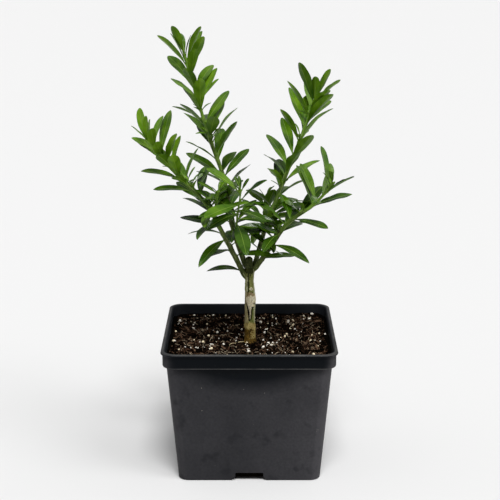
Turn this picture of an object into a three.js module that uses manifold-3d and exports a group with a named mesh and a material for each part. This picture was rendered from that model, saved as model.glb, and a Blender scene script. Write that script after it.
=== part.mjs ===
// A young finger lime tree in a square nursery pot.
// Millimetres, +Z up. The origin is the centre of the pot's flat underside and the front is -Y.

import * as THREE from "three";
import { mergeVertices } from "three/addons/utils/BufferGeometryUtils.js";
import Module from "manifold-3d";

const wasm = await Module();
wasm.setup();

// ---- Driving dimensions ----

const clearance = 0.3; // gap between a piece and its neighbour

const pot = {
  height: 104,
  lipWidth: 131,
  lipCorner: 10,
  beadHeight: 2.2,
  bandWidth: 128.4,
  bandHeight: 9.3,
  ledgeHeight: 0.9,
  bodyTopWidth: 123,
  footWidth: 107.6,
  footCorner: 8,
  footRound: 1.2,
  ledgeStep: 0.6,
  innerLedge: 0.6, // how far the ledge's inner corner lies above the outer one
  mouthBevel: 0.7,
  wall: 1.8,
  floor: 2.2,
  cornerSteps: 5,
};

// The lip's bead, from below: how far each point lies inside the lip, and its share of the height.
const beadOutline = [
  { inset: 0.4, rise: 0.1 },
  { inset: 0, rise: 0.45 },
  { inset: 0.5, rise: 0.85 },
  { inset: 1.4, rise: 1 },
];

// Each side has a drain notch at its foot: it runs inwards under a raised roof, and its mouth
// flares out along the pot's bottom edge.
const notch = {
  width: 21.2,
  height: 6.5,
  flareWidth: 31,
  flareHeight: 3.3,
  flareBend: 3,
  depth: 12,
  roof: 1.6,
};
const drain = { radius: 3.2, inset: 6.5, sides: 12 };
const cutOverhang = 5; // how far a cutting shape sticks out of the surface that it opens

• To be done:
Output the listing above word for word.

• Written response:
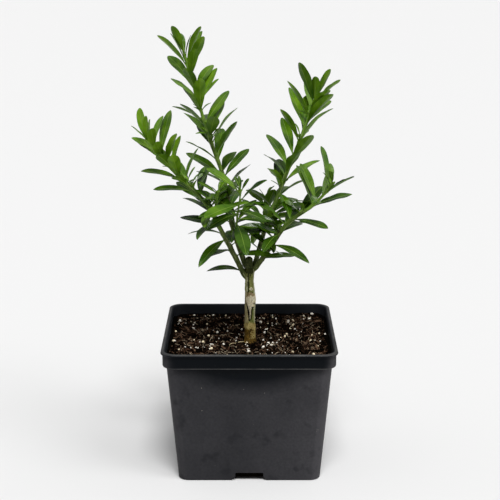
Turn this picture of an object into a three.js module that uses manifold-3d and exports a group with a named mesh and a material for each part. This picture was rendered from that model, saved as model.glb, and a Blender scene script. Write that script after it.
=== part.mjs ===
// A young finger lime tree in a square nursery pot.
// Millimetres, +Z up. The origin is the centre of the pot's flat underside and the front is -Y.

import * as THREE from "three";
import { mergeVertices } from "three/addons/utils/BufferGeometryUtils.js";
import Module from "manifold-3d";

const wasm = await Module();
wasm.setup();

// ---- Driving dimensions ----

const clearance = 0.3; // gap between a piece and its neighbour

const pot = {
  height: 104,
  lipWidth: 131,
  lipCorner: 10,
  beadHeight: 2.2,
  bandWidth: 128.4,
  bandHeight: 9.3,
  ledgeHeight: 0.9,
  bodyTopWidth: 123,
  footWidth: 107.6,
  footCorner: 8,
  footRound: 1.2,
  ledgeStep: 0.6,
  innerLedge: 0.6, // how far the ledge's inner corner lies above the outer one
  mouthBevel: 0.7,
  wall: 1.8,
  floor: 2.2,
  cornerSteps: 5,
};

// The lip's bead, from below: how far each point lies inside the lip, and its share of the height.
const beadOutline = [
  { inset: 0.4, rise: 0.1 },
  { inset: 0, rise: 0.45 },
  { inset: 0.5, rise: 0.85 },
  { inset: 1.4, rise: 1 },
];

// Each side has a drain notch at its foot: it runs inwards under a raised roof, and its mouth
// flares out along the pot's bottom edge.
const notch = {
  width: 21.2,
  height: 6.5,
  flareWidth: 31,
  flareHeight: 3.3,
  flareBend: 3,
  depth: 12,
  roof: 1.6,
};
const drain = { radius: 3.2, inset: 6.5, sides: 12 };
const cutOverhang = 5; // how far a cutting shape sticks out of the surface that it opens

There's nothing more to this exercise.